Xenia Meyer and Barbara Crawford (2011) believe “viewing science as a cultural way of knowing acknowledges that is laden with cultural understandings, interpretations, and a language of its own” (p. 531). The authors also emphasize the importance of learning the language of science for students whose first language is not English. As an example, they emphasized the importance of understanding the word inference. They highlight

Without directing greater attention to students’ actual experiences in school science and how science may or may not align with students’ diverse racial, cultural, and linguistic backgrounds and understandings, these student groups will likely remain underrepresented in the sciences (p.530).

Valuing identity and heritage language

Students benefit when their instructors recognize and use their Funds of Knowledge (FoK), i.e., student knowledge brought from the home culture into the classroom (Moll et al. 1992). FoK are multifarious as they are the accumulation of the students’ personal, cultural, and social knowledge, skills, and experiences. When curricula are designed with a FoK foundation, it makes it easier for students to connect their personal culture to learning the academic content. We consider heritage language, Spanish, part of students’ FoK inventory. An important aspect of FoK is the idea of confianza or mutual trust between the teacher and students, which develops based on authentic and reciprocal exchanges. This creates a learning environment that recognizes and utilizes what the student brings to the classroom.

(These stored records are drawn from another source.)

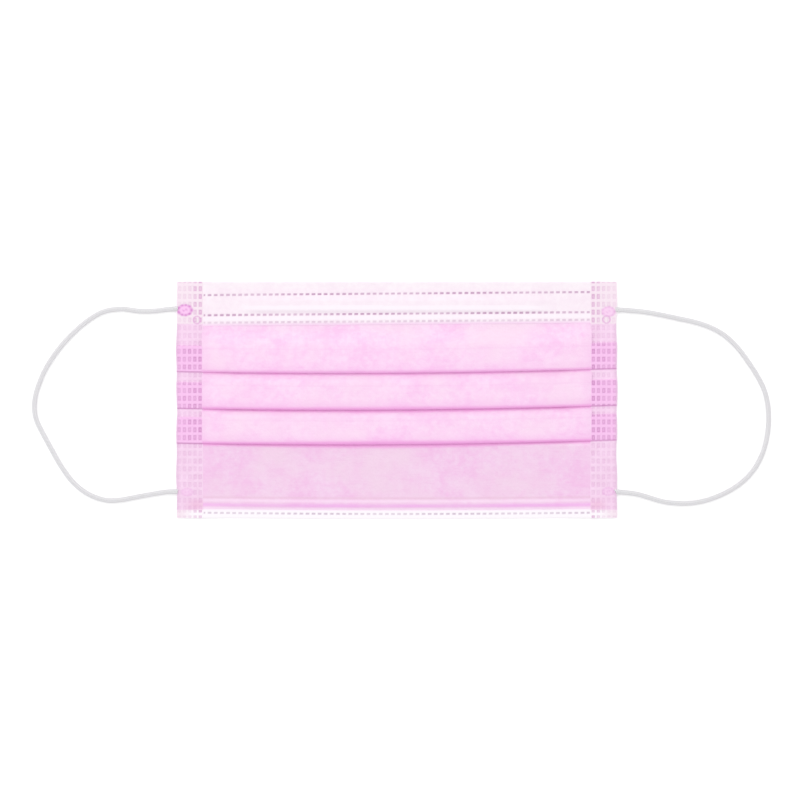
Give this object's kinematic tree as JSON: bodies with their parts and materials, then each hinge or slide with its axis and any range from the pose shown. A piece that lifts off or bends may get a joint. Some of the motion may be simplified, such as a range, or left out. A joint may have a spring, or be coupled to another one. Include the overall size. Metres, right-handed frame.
{
  "type": "disposable face mask",
  "caption": "Flat-folded three-ply pleated face mask with welded side seams, a nose wire in a white nose hem, and two round elastic ear loops.",
  "frame": {"origin": "under the middle of the cloth, on the surface that the mask lies on", "axes": "+X along the width of the mask, +Y towards the nose edge, +Z out of the front (outer) face"},
  "size_m": [0.294, 0.0944, 0.0036],
  "materials": {
    "outer_nonwoven": "matt pale pink spunbond nonwoven",
    "filter_nonwoven": "matt white meltblown nonwoven",
    "inner_nonwoven": "matt white spunbond nonwoven",
    "welded_seam": "pressed and partly melted pink nonwoven",
    "ear_loop_elastic": "matt knitted white elastic",
    "nose_wire_sheath": "satin white polyethylene",
    "nose_wire_core": "galvanised wire"
  },
  "bodies": {
    "mask_body": {"outer_ply_upper_panel": "outer_nonwoven", "filter_ply_upper_panel": "filter_nonwoven", "inner_ply_upper_panel": "inner_nonwoven", "nose_wire_sheath": "nose_wire_sheath", "nose_wire_upper_core": "nose_wire_core", "nose_wire_lower_core": "nose_wire_core", "left_side_seam": "welded_seam", "right_side_seam": "welded_seam", "left_upper_loop_weld": "ear_loop_elastic", "left_lower_loop_weld": "ear_loop_elastic", "right_upper_loop_weld": "ear_loop_elastic", "right_lower_loop_weld": "ear_loop_elastic"},
    "second_panel": {"outer_ply_second_panel": "outer_nonwoven", "filter_ply_second_panel": "filter_nonwoven", "inner_ply_second_panel": "inner_nonwoven"},
    "third_panel": {"outer_ply_third_panel": "outer_nonwoven", "filter_ply_third_panel": "filter_nonwoven", "inner_ply_third_panel": "inner_nonwoven"},
    "lower_panel": {"outer_ply_lower_panel": "outer_nonwoven", "filter_ply_lower_panel": "filter_nonwoven", "inner_ply_lower_panel": "inner_nonwoven"},
    "left_loop": {"left_ear_loop": "ear_loop_elastic"},
    "right_loop": {"right_ear_loop": "ear_loop_elastic"}
  },
  "joints": [
    {"name": "lower_pleat_opening", "type": "slide", "parent": "mask_body", "child": "lower_panel", "axis": [0, -1, 0], "range_m": [0, 0.03]},
    {"name": "middle_pleat_opening", "type": "slide", "parent": "mask_body", "child": "third_panel", "axis": [0, -1, 0], "range_m": [0, 0.02]},
    {"name": "upper_pleat_opening", "type": "slide", "parent": "mask_body", "child": "second_panel", "axis": [0, -1, 0], "range_m": [0, 0.01]},
    {"name": "left_loop_swing", "type": "hinge", "parent": "mask_body", "child": "left_loop", "pos_m": [-0.0885, 0, 0.0023], "axis": [0, 1, 0], "range_deg": [0, 165]},
    {"name": "right_loop_swing", "type": "hinge", "parent": "mask_body", "child": "right_loop", "pos_m": [0.0885, 0, 0.0023], "axis": [0, -1, 0], "range_deg": [0, 165]}
  ],
  "couplings": [
    {"joint": "middle_pleat_opening", "follows": "lower_pleat_opening", "ratio": 0.6666},
    {"joint": "upper_pleat_opening", "follows": "lower_pleat_opening", "ratio": 0.3333}
  ]
}
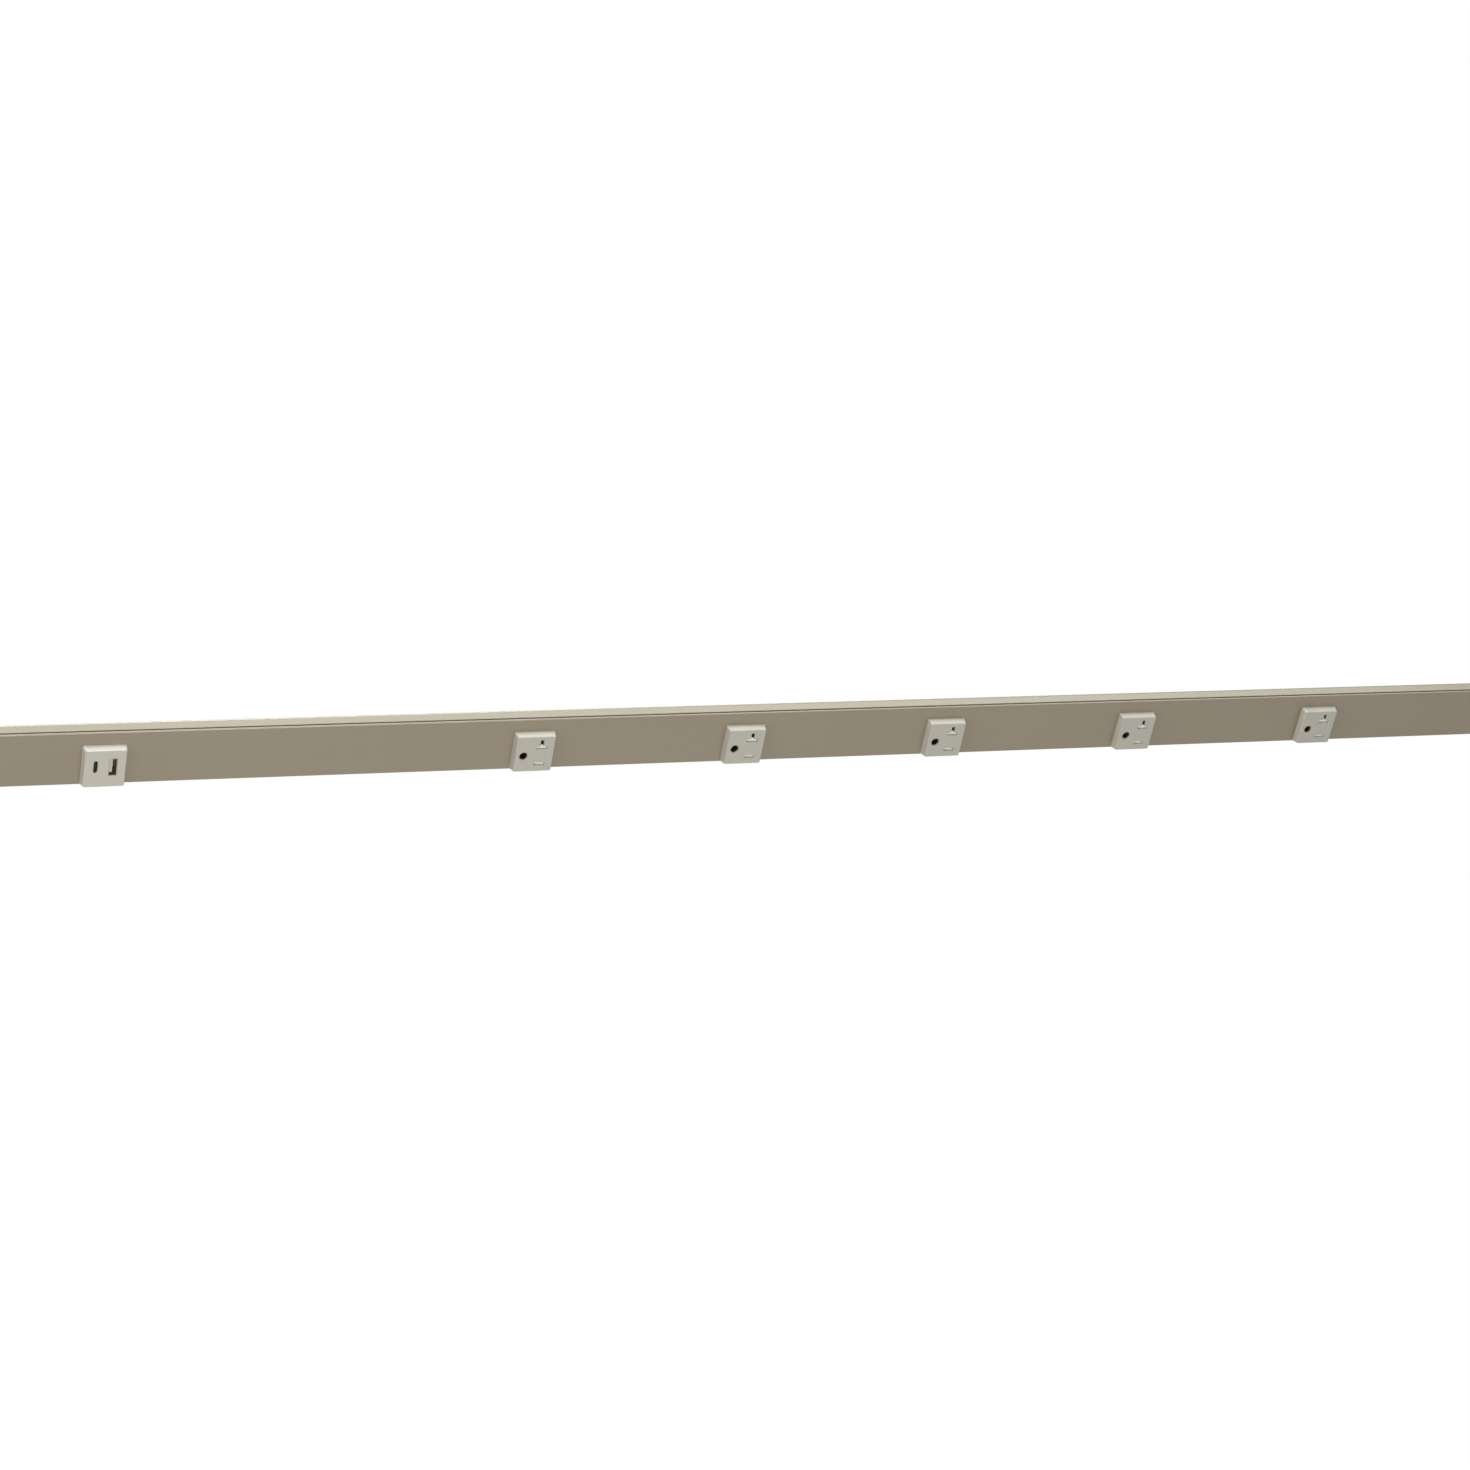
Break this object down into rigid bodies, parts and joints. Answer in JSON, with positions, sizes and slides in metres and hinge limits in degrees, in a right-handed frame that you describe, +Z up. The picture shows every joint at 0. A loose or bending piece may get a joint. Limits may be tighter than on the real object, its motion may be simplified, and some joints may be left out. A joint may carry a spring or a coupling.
{
  "type": "under cabinet power strip",
  "caption": "Long angled metal raceway for the underside of a cabinet, with grounded, shuttered receptacles and a USB-A and USB-C charging module in its sloping face.",
  "frame": {"origin": "centre of the flat top, the face that lies against the cabinet", "axes": "+X along the strip with the USB module towards -X, +Y towards the wall, +Z up; the sloping face looks along -Y and down"},
  "size_m": [1.2192, 0.0424, 0.0366],
  "materials": {
    "housing_metal": "satin nickel",
    "end_cap_plastic": "fine grained",
    "face_plastic": "fine satin",
    "shutter_plastic": "smooth",
    "body_plastic": "moulded",
    "contact_brass": "stamped",
    "wire_copper": "drawn copper",
    "screw_steel": "zinc plated",
    "shell_steel": "nickel plated",
    "tongue_white": "smooth",
    "tongue_black": "smooth",
    "board_laminate": "laminate",
    "bushing_plastic": "smooth"
  },
  "bodies": {
    "strip": {"housing": "housing_metal", "front_cover": "housing_metal", "left_end_cap": "end_cap_plastic", "right_end_cap": "end_cap_plastic", "end_cap_screws": "screw_steel", "supply_bushing": "bushing_plastic", "ground_screw": "screw_steel", "ground_lug": "contact_brass", "hot_wire": "wire_copper", "neutral_wire": "wire_copper", "ground_wire": "wire_copper", "usb_face": "face_plastic", "usb_body": "body_plastic", "usb_circuit_board": "board_laminate", "usb_a_shell": "shell_steel", "usb_a_tongue": "tongue_white", "usb_c_shell": "shell_steel", "usb_c_tongue": "tongue_black", "usb_hot_tab": "contact_brass", "usb_neutral_tab": "contact_brass", "receptacle_1_face": "face_plastic", "receptacle_1_body": "body_plastic", "receptacle_1_hot_contact": "contact_brass", "receptacle_1_neutral_contact": "contact_brass", "receptacle_1_ground_contact": "contact_brass", "receptacle_2_face": "face_plastic", "receptacle_2_body": "body_plastic", "receptacle_2_hot_contact": "contact_brass", "receptacle_2_neutral_contact": "contact_brass", "receptacle_2_ground_contact": "contact_brass", "receptacle_3_face": "face_plastic", "receptacle_3_body": "body_plastic", "receptacle_3_hot_contact": "contact_brass", "receptacle_3_neutral_contact": "contact_brass", "receptacle_3_ground_contact": "contact_brass", "receptacle_4_face": "face_plastic", "receptacle_4_body": "body_plastic", "receptacle_4_hot_contact": "contact_brass", "receptacle_4_neutral_contact": "contact_brass", "receptacle_4_ground_contact": "contact_brass", "receptacle_5_face": "face_plastic", "receptacle_5_body": "body_plastic", "receptacle_5_hot_contact": "contact_brass", "receptacle_5_neutral_contact": "contact_brass", "receptacle_5_ground_contact": "contact_brass"},
    "shutter_1": {"receptacle_1_shutter": "shutter_plastic"},
    "shutter_2": {"receptacle_2_shutter": "shutter_plastic"},
    "shutter_3": {"receptacle_3_shutter": "shutter_plastic"},
    "shutter_4": {"receptacle_4_shutter": "shutter_plastic"},
    "shutter_5": {"receptacle_5_shutter": "shutter_plastic"}
  },
  "joints": [
    {"name": "shutter_1_slide", "type": "slide", "parent": "strip", "child": "shutter_1", "axis": [0, 0.7071, -0.7071], "range_m": [0, 0.0026], "stiffness_N_per_m": 100},
    {"name": "shutter_2_slide", "type": "slide", "parent": "strip", "child": "shutter_2", "axis": [0, 0.7071, -0.7071], "range_m": [0, 0.0026], "stiffness_N_per_m": 100},
    {"name": "shutter_3_slide", "type": "slide", "parent": "strip", "child": "shutter_3", "axis": [0, 0.7071, -0.7071], "range_m": [0, 0.0026], "stiffness_N_per_m": 100},
    {"name": "shutter_4_slide", "type": "slide", "parent": "strip", "child": "shutter_4", "axis": [0, 0.7071, -0.7071], "range_m": [0, 0.0026], "stiffness_N_per_m": 100},
    {"name": "shutter_5_slide", "type": "slide", "parent": "strip", "child": "shutter_5", "axis": [0, 0.7071, -0.7071], "range_m": [0, 0.0026], "stiffness_N_per_m": 100}
  ]
}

Research has shown that when Spanish English bilingual high school students are encouraged to use their Spanish as an asset, they are better able to acquire the academic vocabulary needed to learn the content in science classes (Chapman and McHatton 2022). These findings align with others who have identified ways to foster scientific literacy and English proficiency among emergent bilinguals. For example, Cory Buxton and Okhee Lee (2010) have suggested that one way to reduce the language-related cognitive load is to build scaffolds that allow students to demonstrate competency along multiple time points. By utilizing Spanish/English bilinguals’ Latin foundation, the cognitive load is reduced. These findings offer a promising possibility that bilingual instruction for undergraduate students might also be effective and could be used to address the underrepresentation of Hispanics in STEM fields.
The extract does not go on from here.